There is a passage in the Epistle to the Hebrews (ch. 11) where the author asks the question, ‘what is faith?’ He answers it with a brief definition, ‘Faith is the substance of things hoped for’. Then he goes on to give examples from the Old Testament of the heroes of faith and what they had done to express this facet of personality. The typical exponent of Old Testament faith was of course Abraham. The quality of his faith led him to leave the place where he lived and wander about, ‘not knowing where he went.’ This simple phrase ‘not knowing’ is perhaps indicative of why pilgrim Christians like myself do not deal in certainties. Even though, as I indicated above, there are many people who long to have certainties because of their own personal needs, that does not make it right for leaders to promise them. Superficially, the church that promises certainties is stronger and more attractive than one who offers the uncertainties of the search for truth. But in pointing to that ‘unknowing’ journey there is no disempowerment, no control or any other of the infantilising aspects of many authoritarian churches who deal in certainties.

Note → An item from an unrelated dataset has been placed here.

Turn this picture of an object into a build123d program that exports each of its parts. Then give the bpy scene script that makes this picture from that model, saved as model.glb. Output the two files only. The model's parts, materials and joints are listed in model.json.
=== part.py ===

My ability to explain why I want to remain in the area of mystery and not knowing everything is, of course, no help to many of the people that Chris encounters. Their need for reassurance in the midst of their vulnerabilities still remains acute. To quote Bishop Holloway at them is not going to sort out any of their problems, even though I believe that he is completely right to make this contrast between certainty and faith.
The answer to this conundrum is, I think, to see that the level of wanting certainties is a stage in a process of growth. It may sound condescending, but I think it would be right to see the demand for certainty as the demand of someone who lacks maturity both in faith and also in life. All of us would deal gently with the young, immature or vulnerable. We would also recognise that the stage they are at is not one where they should be left for any length of time. Just as it is a failing on the part of a parent to try and stop a child growing up and leaving home, so it is also a failure to leave a Christian at the first stage of learning and discovery. There is a fascinating passage, again in Hebrews (ch. 5), when the writer compares the sharing of milk with the sharing of solid food. Milk is for the young while solid food is for those who are mature. The Hebrews writer believes that his audience are still at the milk stage and not ready for solid food.
The conundrum which we have outlined over the contrast between faith and certainty may perhaps be resolved in this way. Certainty may be appropriate for a short time with those who have started on the Christian path. But as part of the path to a greater maturity, a Christian teacher should encourage his pupils to see, quite soon, that the dealing with the reality and mystery of God involves us letting go of the crude certainties that we were given as children. The word ‘children’ might apply to anyone who is starting off to understand the Christian faith whether as actual children or as adults. But what is appropriate to the child is not appropriate to the mature. The mature Christian person should be able, like Abraham, to continue the journey of faith without knowing the exact route. He or she will have many internal promptings of the spirit to help him decide that the path he is on is one that makes sense and will ultimately lead to deeper and deeper discovery of God and his will for their lives.
The Christian people that I admire in particular in history are the martyrs. They were a group who were known for their faith. This was expressed in them as a fearless openness to the reality of God and an enormous courage in the face of pain, loneliness and death. Obviously there is a lot we do not know about their inner motivation, but the fearlessness of a St Perpetua faced with the horrors of the Roman arena is moving. What she had and what we all should seek, was not a certainty or a truth statement but an encounter with a reality of God to which she responded with her openness, love and faith.